The weekly revisions of CDC’s ILI activity reports are available at the CDC website from week 40 of the year to week 20 of the subsequent year for all seasons studied in this article. For example, ILI activity level revisions at week 50 of season 2012–2013 are available at www.cdc.gov/flu/weekly/weeklyarchives2012-2013/data/senAllregt50.htm; ILI activity report revision at week 9 of season 2014–2015 is available at www.cdc.gov/flu/weekly/weeklyarchives2014-2015/data/senAllregt09.html (the webpage has suffix “htm” for seasons before 2014–2015 and suffix “html” for 2014–2015 season). In this retrospective case study, when the revisions of ILI activity level were not available for a particular week during the off-season period, the finalized ILI activity level was used instead.

SI Variations of Google Trends Data

Google Trends historical data constantly change as a consequence of renormalizations and algorithm updates. To study the robustness of ARGO to Google Trends data revisions, we obtained the search frequencies of the search query terms identified by Google Correlate on May 22, 2010 (see Fig.
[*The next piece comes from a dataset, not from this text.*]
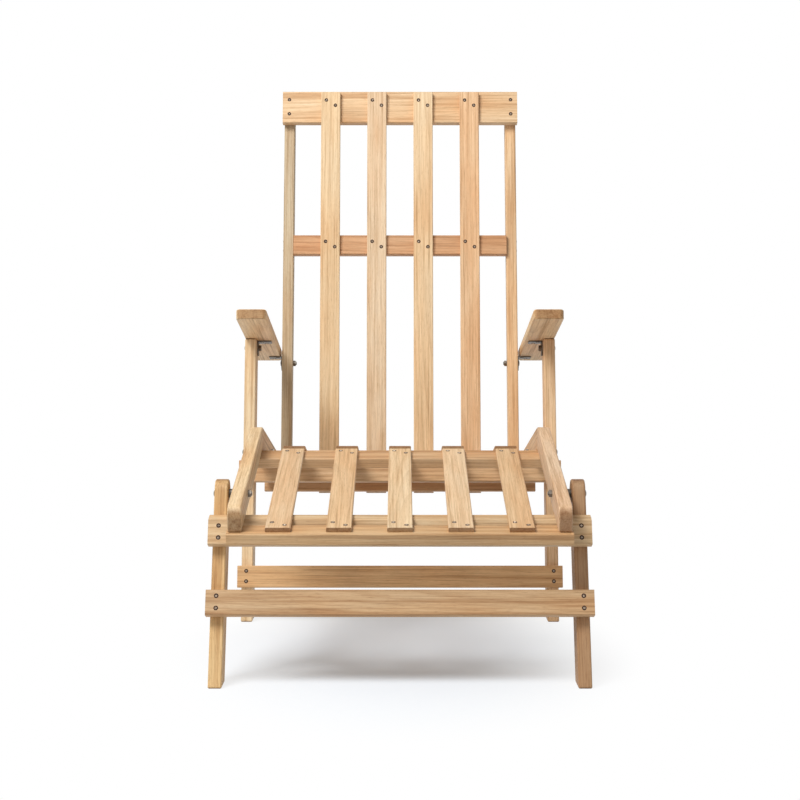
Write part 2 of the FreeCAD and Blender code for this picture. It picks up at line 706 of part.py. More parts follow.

S1 and Table S4) from the Google Trends website (www.google.com/trends) on 25 different days in April 2015. We studied the variability of ARGO’s performance when using these 25 different versions of Google Trends data as input variables for the common time period of September 28, 2014 to March 29, 2015. We studied the 2014–2015 flu season only partially (up to March 2015) because this is the longest study period covered by all of the obtained versions of Google Trends data, at the time (May 1, 2015) of the first submission of this article. We want to emphasize that Google Correlate data were only available up to February 2014 when accessed in April 2015.

Despite the inevitable variation to the revision of the low-quality data from Google Trends, ARGO still achieves considerable stability compared with the method of Santillana et al. (16) during this time period. Table S2 suggests that ARGO is threefold more robust than the method of ref. 16. The incorporation of time series information helps ARGO achieve stability. As an extreme example, the AR(3) model focuses entirely on the time series information and is thus independent of Google Trends data revisions. GFT, formulated with the original search variables as inputs, is, by construction, insensitive to the changes in Google Trends data. For this portion of the study, we included the signal from GFT for context only, and we treat it as exogenous in our analysis. Based on the results from previous time periods, it is highly likely that if we had access to Google’s internal raw data (i.e., historical search volume for disease-related phrases), we would have achieved the same stability as well. However, even with these low-quality data, ARGO outperforms GFT uniformly on all versions of data in terms of both RMSE and MAE.